18. The system for maximizing power output in a solar plant of claim 15, further comprising a temperature sensor configured to measure ambient temperature.

19. The system for maximizing power output in a solar plant of claim 15, wherein the period of time is less than 4 minutes.

20. The system for maximizing power output in a solar plant of claim 15, wherein the representative solar tracker of the solar plant is located on the perimeter solar plant to avoid shade produced by any element of the solar plant.

21. The system for maximizing power output in a solar plant of claim 15, wherein the shaft is arranged at an end of the torque tube.

22. The system for maximizing power output in a solar plant of claim 15, wherein the shaft is fixed to the ground by means of a vertical tube arranged contiguous to a post of the representative solar tracker in such a way a shaft is coaxially arranged to the torque tube of the representative solar tracker.

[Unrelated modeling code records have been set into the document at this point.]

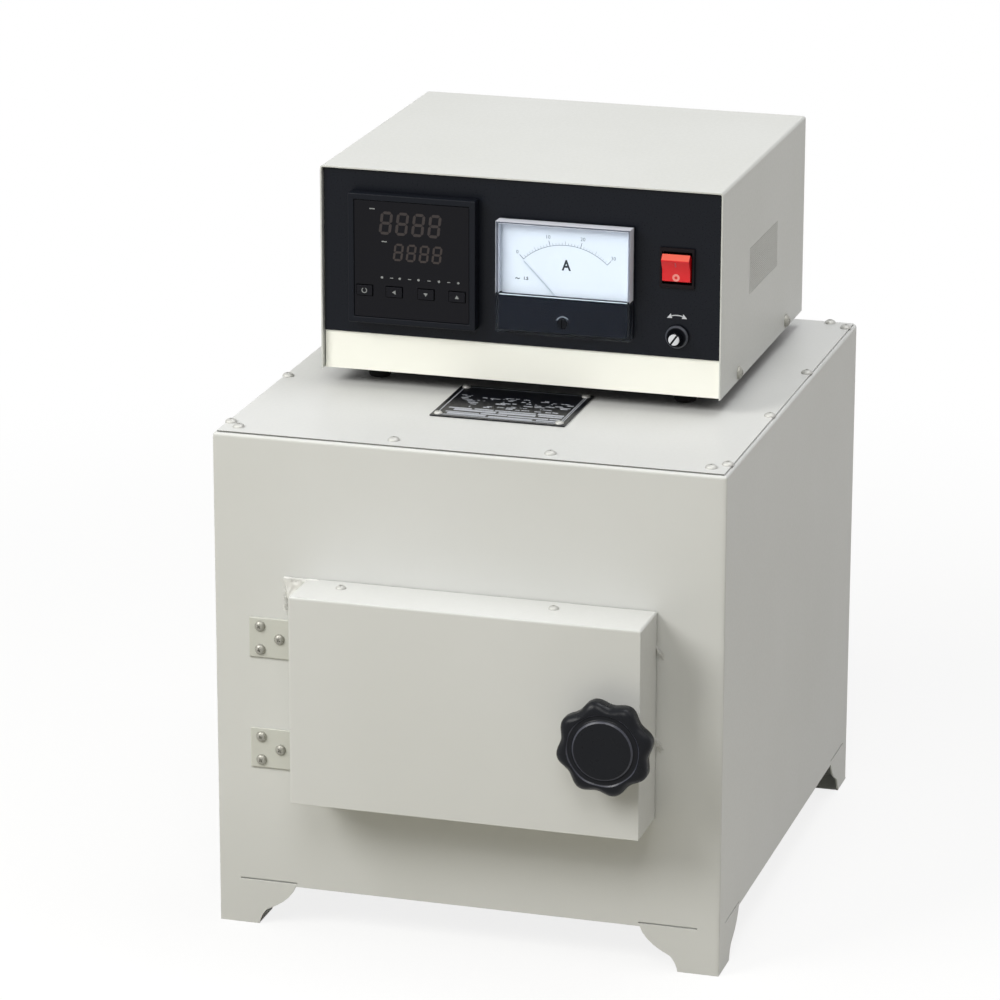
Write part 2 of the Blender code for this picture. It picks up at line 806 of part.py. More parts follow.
def winding_points():
    """The wire's route: from its right lead forward round the muffle, and back again between those turns."""
    (x0, z0), (x1, z1) = muffle_outside(touch_gap + wire_radius)
    corners = ((x1, z1), (x1, z0), (x0, z0), (x0, z1))
    sides = len(corners)
    last = wire_turns * sides
    back_end = wire_start + wire_turns * wire_pitch
    lead_end = rear_board_back + touch_gap + terminal_wire_depth

    def on_muffle(i, offset):
        x, z = corners[i % sides]
        return x, back_end - i * wire_pitch / sides + offset, z

    forward = [on_muffle(i, 0) for i in range(last + 1)]
    backward = [on_muffle(i, wire_pitch / 2) for i in range(last, sides - 2, -1)]
    return [(x1, lead_end, z1)] + forward + backward + [(x0, lead_end, z1)]


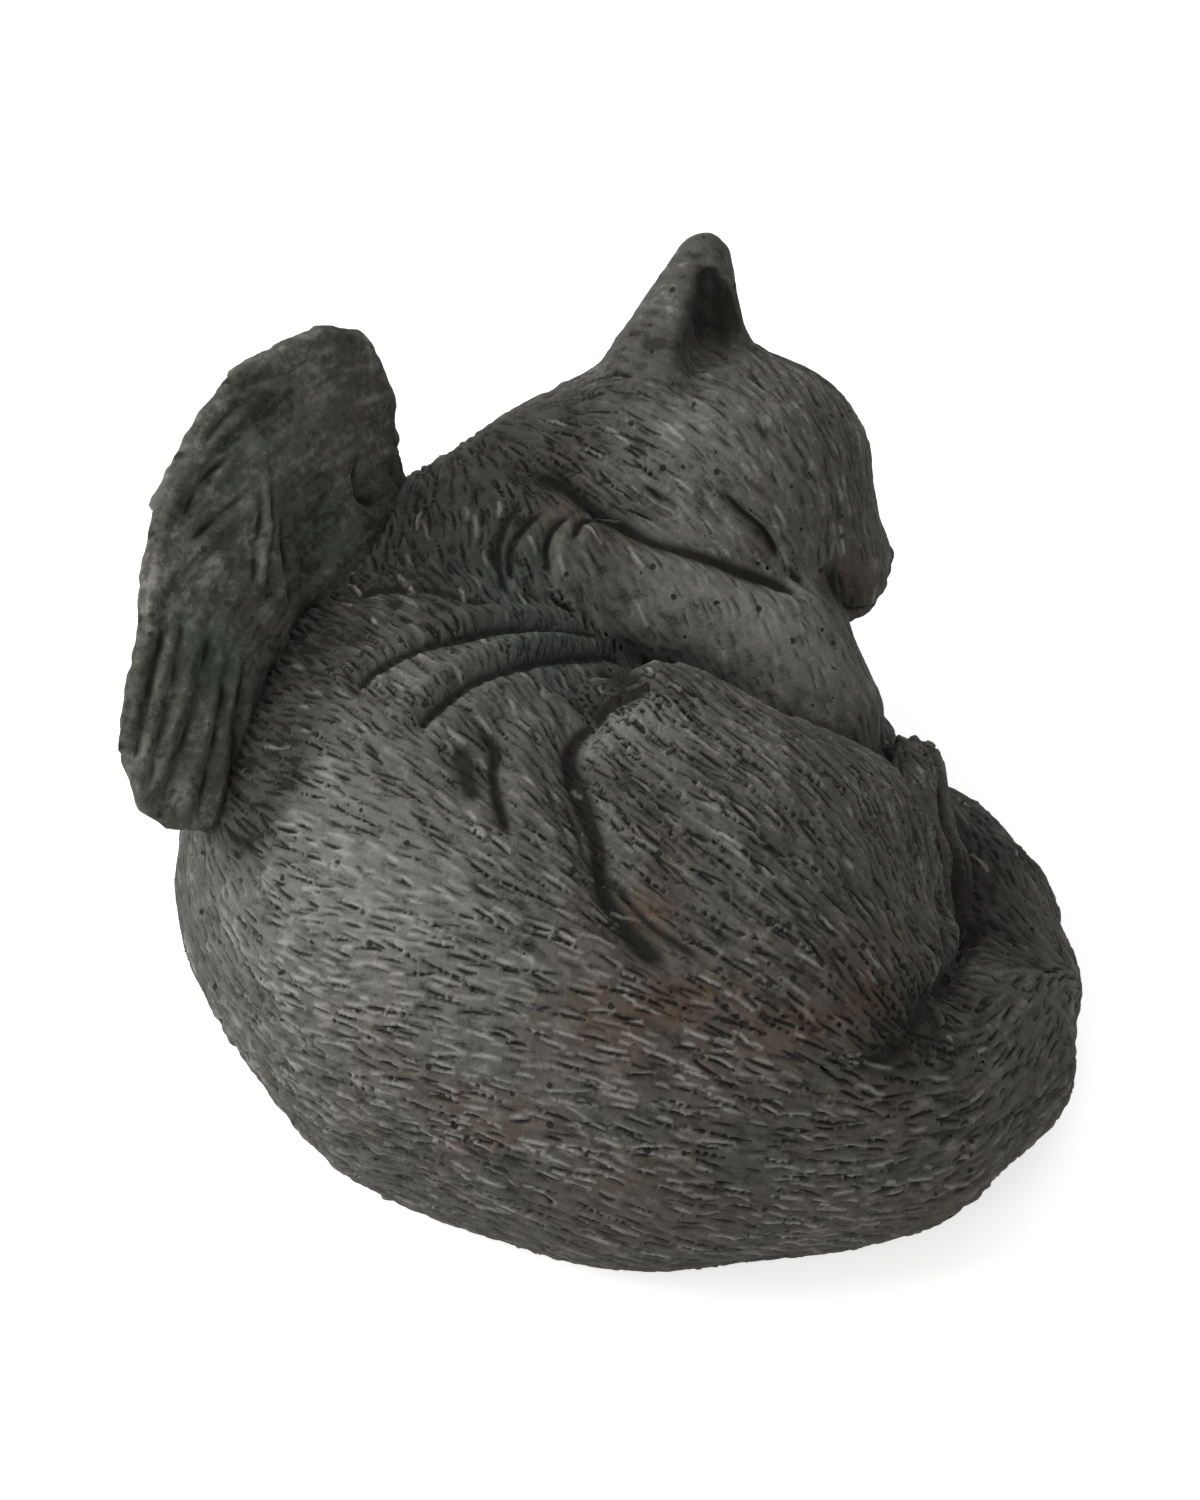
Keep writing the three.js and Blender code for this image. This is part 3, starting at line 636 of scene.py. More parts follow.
def grooveRise(across, along, length, form):
    fade = min(grooves["fade"], length * grooves["fadeShare"])
    ends = smoothStep(-1, fade, along) * smoothStep(-1, fade, length - along)
    groove = np.exp(-(np.abs(across / form["width"]) ** grooves["power"]))
    rise = -form["depth"] * groove
    wide = form["reach"] * grooves["swellWidth"]
    for sign, key in ((1, "swell"), (-1, "other")):
        rise = rise + form[key] * np.exp(-(((across * sign - form["reach"]) / wide) ** 2))
    # the second value is painted shade in the groove, darkest where the groove is deepest
    shade = form["shade"] if form["depth"] > 0 else 0
    return rise * ends, groove * ends * shade * min(abs(form["depth"]) / grooves["fullShadeDepth"], 1)


def settled(line):
    line = ontoSkin(line, 2)
    return line, unit(slopeOf(line))


def cutLines(p, lines, settle=settled):
    rise, creaseShade = np.zeros(len(p)), np.zeros(len(p))
    for line, form in lines:
        line, up = settle(resampled(line))
        hit, across, along, length = besideLine(p, line, up, form["reach"] * 2 + form["width"])
        change, groove = grooveRise(across, along, length, form)
        rise[hit] += change
        creaseShade[hit] = np.maximum(creaseShade[hit], groove)
    return rise, creaseShade


def toeLines():
    lines = []
    for name in paws:
        before, last = (np.array(station, float) for station in limbForms[name][1][-2:])
        ahead = unit(last[:3] - before[:3])
        top = unit(np.array((0, 0, 1.0)) - ahead * ahead[2])
        across = np.cross(ahead, top)
        for offset in (-1, 0, 1):
            turns = np.radians(np.linspace(*toes["arc"], 6))[:, None]
            ring = top * np.cos(turns) + ahead * np.sin(turns)
            line = last[:3] + across * offset * toes["spread"] * last[3] + ring * last[3]
            lines.append((ontoSkin(line, 3), toes))
    return lines


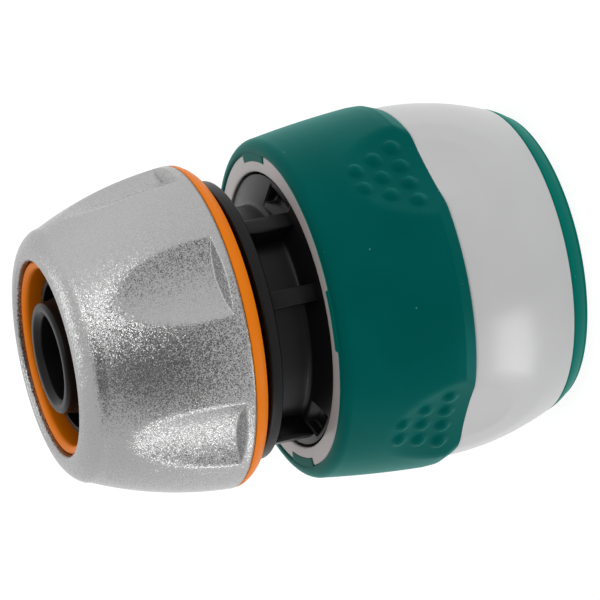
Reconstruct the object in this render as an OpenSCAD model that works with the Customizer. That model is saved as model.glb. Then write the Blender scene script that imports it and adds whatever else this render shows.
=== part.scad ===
/* [Clamp nut] */
// Height of the metal shell, rear edge to nose
nut_h = 15.8; // [15.4:0.1:17]
// Wall of the shell at the nut's rear edge
nut_wall = 3.5; // [3.2:0.1:4.2]
// Radius of the barrel curve, seen from the side
nut_curve_r = 38; // [34:1:44]
// How far the barrel curve's fullest place lies behind the rear edge
nut_curve_drop = 2.6; // [2:0.1:3]
// Radius of the rounded nose
nose_round = 2.8; // [2.4:0.1:3]
// Distance from the mouth to the circle along the top of the nose
nose_crest_w = 0.4; // [0.3:0.05:0.8]
// Angle above level at which the nose's rounding takes over from the barrel curve
nose_start_angle = 28; // [20:1:34]
// Depth of the bevel at the mouth
mouth_bevel = 0.5; // [0.3:0.05:0.7]
// Number of finger hollows round the nut
hollow_count = 6; // [4:1:8]
// Radius of the cutter that makes a hollow
hollow_r = 10; // [8:0.5:14]
// Depth of a hollow at its rear end
hollow_d = 1.2; // [0.8:0.1:1.6]
// Angle at which a hollow's floor runs in towards the nose
hollow_tilt = 7.5; // [6:0.5:8.5]
// Height of the ledge behind each hollow
hollow_ledge_h = 0.8; // [0.6:0.1:1.2]
// Rise of the wall at the back of a hollow for each millimetre of depth
hollow_slope = 0.45; // [0.2:0.05:0.8]
// Turn of the first hollow from the top of the view
hollow_turn = 10; // [0:1:30]

/* [Nut insert] */
// Thickness of the coloured band behind the shell
band_h = 1.5; // [1.2:0.1:1.6]
// How much narrower the band is at its rear edge than the shell
band_taper = 0.8; // [0.4:0.1:1.4]
// How far the band's curve stands out at its middle
band_bulge = 0.25; // [0:0.05:0.35]
// Wall of the liner between the thread and the shell
liner_wall = 0.9; // [0.8:0.05:1.1]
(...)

23. A method for maximizing power output in a solar plant, the solar plant comprising a representative solar tracker which is representative of the solar plant, the representative solar tracker comprising a torque tube with a longitudinal axis, the representative solar tracker being associated with a solar panel for providing a turn movement to the solar panel, the system comprising: a shaft connected to the representative solar tracker, in a coaxial arrangement to the longitudinal axis of the torque tube, a shaft driving motor for turning the shaft along an entire circumference of rotation of the shaft; at least one pair of radiation sensors, jointly associated to the shaft, arranged in a back-to-back position and configured to rotate by the turn of the shaft driven by the shaft driving motor, so that radiation in the entire circumference of rotation is measured, by the radiation sensors, during a period of time such that the position of the sun can be considered to be at a fixed position, and a cleaning module arranged on the shaft and configured to clean the solar radiation sensors; wherein the turn movement of the shaft and the subsequent rotation movement of the radiation sensors are independent from the turn movement of the solar tracker; the method comprising the steps of: rotating the radiation sensors on the shaft while measuring radiation by means of the radiation sensors; applying the measurements of radiation taken by the sensors to the movement of the solar tracker in the measurement period of time; comparing measurements from one of the radiation sensors to another when passing through the same position after an 180 turn; and commanding a cleaning procedure to be carried out by the cleaning module, configured to clean the radiation sensors, when the respective measurements of the radiation sensors differ beyond a tolerance threshold or their values monotonically decrease.

24. The method for maximizing power output in a solar plant of claim 23, further comprising the steps of: after the cleaning procedure, comparing measurements from one of the radiation sensors to another when passing through the same position after an 180 turn; and notifying an alert when the respective measurements of the radiation sensors differ beyond a tolerance threshold or their values monotonically decrease.

25. The method for maximizing power output in a solar plant of claim 23, wherein the cleaning procedure is further triggered at least at dawn so that dew formation occurring at first hours of the day is avoided.

26. The method for maximizing power output in a solar plant of claim 23, wherein the period of time is less than 4 minutes.

27. The method for maximizing power output in a solar plant of claim 23, wherein the representative solar tracker of the solar plant is located at on the perimeter of the solar plant, to avoid shades produced by any element of the solar plant.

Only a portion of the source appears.